In 2016, average responding scores for eighth-graders in both music and visual arts were not significantly different compared to 2008. In music, the average responding score in 2106 was higher for Hispanic students in comparison to 2008, while the average responding score for male students declined. Results for other reported student demographic groups in 2016 showed that the average responding score in music did not change significantly compared to 2008. In visual arts, the average responding score in 2016 did not change significantly for most reported student demographic groups compared to 2008, but it was higher for students eligible for the National School Lunch Program (NSLP).

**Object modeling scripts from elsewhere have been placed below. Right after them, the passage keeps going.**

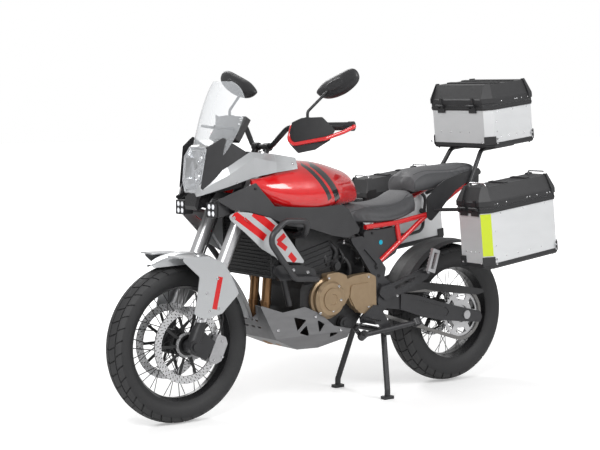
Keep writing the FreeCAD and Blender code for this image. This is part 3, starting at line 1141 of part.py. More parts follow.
def crash_bars():
    """Tube hoops outside the radiator, from the engine's side to the frame."""
    start = V(CASE_BACK_X + CASE_LENGTH * 0.92, DOWN_TUBE_Y + FRAME_TUBE_R * 0.85 + FLOAT_GAP,
        CRASH_LOW_Z - CRASH_BAR_R * 2)
    top = V(RADIATOR_X - RADIATOR_THICK * 4, SHROUD_Y + CRASH_BAR_R * 2,
        CRASH_TOP_Z - CRASH_BAR_R * 5)
    points = [start, V(start.x, CRASH_Y * 0.92, CRASH_LOW_Z),
        V(CRASH_FRONT_X - SHROUD_LENGTH * 0.38, CRASH_Y, CRASH_LOW_Z + CRASH_BAR_R),
              V(CRASH_FRONT_X, CRASH_Y, CRASH_TOP_Z - CRASH_BAR_R * 5.5),
              V(CRASH_FRONT_X - CRASH_BAR_R * 7, CRASH_Y, CRASH_TOP_Z),
              V(top.x + CRASH_BAR_R, CRASH_Y, CRASH_TOP_Z - CRASH_BAR_R * 0.5),
              V(top.x, top.y, top.z), V(top.x, SPAR_Y + FRAME_TUBE_R, top.z - CRASH_BAR_R)]
    hoop = bent_rod(points, CRASH_BAR_R, CRASH_BAR_R * 3.6)
    hoop = hoop.cut(PARTS["radiator_shrouds"].Solids[0]).cut(PARTS["cylinders"]).cut(
        PARTS["main_frame"])
    PARTS["crash_bars"] = both(hoop.Solids[0] if len(hoop.Solids) == 1
        else group(*[s for s in hoop.Solids if s.Volume > CRASH_BAR_R ** 3 * 3]))


SKID_BACK_X = 700.0
SKID_LENGTH = 492.0
SKID_LOW_Z = 252.0
SKID_HEIGHT = 222.0
SKID_TOP_Y = 150.0
SKID_LOW_Y = 104.0
SKID_THICK = 4.0


def skid_plate():
    """Folded aluminium pan with slots in its nose and triangles cut from its sides."""
    side_shares = (
        (1.0, 0.991), (0.755, 0.811), (0.516, 0.874), (0.35, 0.712), (0.195, 0.45),
        (0.008, 0.351), (0.008, 0.171), (0.311, 0.018), (0.545, 0.036), (0.827, 0.297))
    points = spread(side_shares, SKID_BACK_X, SKID_LENGTH, SKID_LOW_Z, SKID_HEIGHT)
    pan = plate(points, -SKID_TOP_Y, SKID_TOP_Y, SKID_THICK)
    inner_points = [V(p.x, 0, p.z + SKID_THICK) for p in points]
    middle_x = SKID_BACK_X + SKID_LENGTH / 2
    inner_points = [V(middle_x + (p.x - middle_x) * 0.985 - SKID_THICK * 1.2, 0, p.z)
        for p in inner_points]
    lift = V(0, 0, SKID_HEIGHT * 0.4)
    room = plate(inner_points, -SKID_TOP_Y + SKID_THICK, SKID_TOP_Y - SKID_THICK, SKID_THICK)
    open_top = fused(room, plate([p.add(lift) for p in inner_points], -SKID_TOP_Y + SKID_THICK,
        SKID_TOP_Y - SKID_THICK, SKID_THICK))
    depth = SKID_TOP_Y - SKID_LOW_Y
    wedge = polygon_section([
        V(0, SKID_LOW_Y, SKID_LOW_Z - SKID_THICK),
        V(0, SKID_TOP_Y + SKID_THICK, SKID_LOW_Z - SKID_THICK),
        V(0, SKID_TOP_Y + SKID_THICK, SKID_LOW_Z + depth * 1.7)])
    chine = Part.Face(wedge).extrude(V(WHEELBASE, 0, 0))
    inner_chine = chine.translated(V(0, -SKID_THICK * 1.5, SKID_THICK * 0.6))
    open_top = open_top.cut(inner_chine).cut(flipped(inner_chine))
    pan = pan.cut(chine).cut(flipped(chine)).cut(open_top).cut(wheel_room())
    windows = []
    for shares in (((0.5, 0.62), (0.64, 0.7), (0.6, 0.42)),
            ((0.5, 0.52), (0.58, 0.38), (0.47, 0.3)), ((0.3, 0.5), (0.38, 0.6), (0.36, 0.34)),
            ((0.12, 0.3), (0.24, 0.32), (0.22, 0.22))):
        windows.append(plate(spread(shares, SKID_BACK_X, SKID_LENGTH, SKID_LOW_Z, SKID_HEIGHT),
            -SKID_TOP_Y - CUT_OVERRUN, SKID_TOP_Y + CUT_OVERRUN, SKID_THICK))
    nose_from = V(SKID_BACK_X + SKID_LENGTH * 0.83, 0, SKID_LOW_Z + SKID_HEIGHT * 0.3)
    nose_to = V(SKID_BACK_X + SKID_LENGTH, 0, SKID_LOW_Z + SKID_HEIGHT)
    for row in (0.3, 0.5, 0.7):
        for column in (-1.5, -0.5, 0.5, 1.5):
            spot = nose_from.add((nose_to - nose_from) * row).add(V(0, column * SKID_LOW_Y * 0.42,
                0))
            windows.append(box((spot.x - SKID_THICK * 6, spot.x + SKID_THICK * 6),
                (spot.y - SKID_THICK * 3, spot.y + SKID_THICK * 3),
                (spot.z - SKID_THICK, spot.z + SKID_THICK)))
    pan = pan.cut(Part.makeCompound(windows))
    for name in ("crankcase", "engine_covers", "exhaust", "main_frame"):
        pan = pan.cut(PARTS[name])
    PARTS["skid_plate"] = largest(pan)


TANK_BACK_X = 596.0
TANK_LENGTH = 636.0
TANK_LOW_Z = 846.0
TANK_HEIGHT = 216.0
TANK_HALF_WIDTH = 196.0
TANK_CAP_R = 44.0


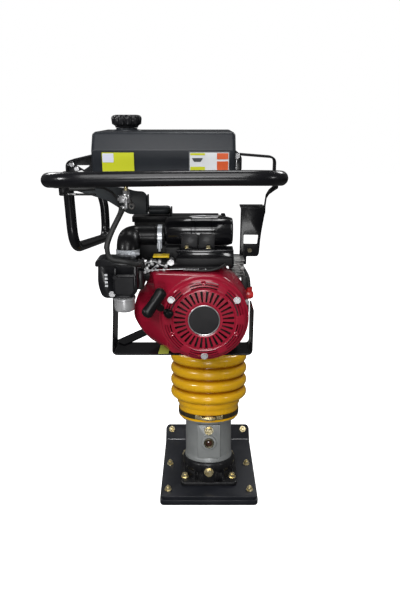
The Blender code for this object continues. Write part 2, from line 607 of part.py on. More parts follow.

In both music and visual arts, score gaps between White and Hispanic students in 2016 narrowed in comparison to 2008, and female students scored higher on average than their male peers in both areas. In visual arts, the score gap between students who were eligible for NSLP and students who were not eligible narrowed compared to 2008. In 2016, students from the Northeast scored higher on average than their peers from the South, Midwest, and West in visual arts, and students from the Northeast scored higher on average than their peers from the West in music.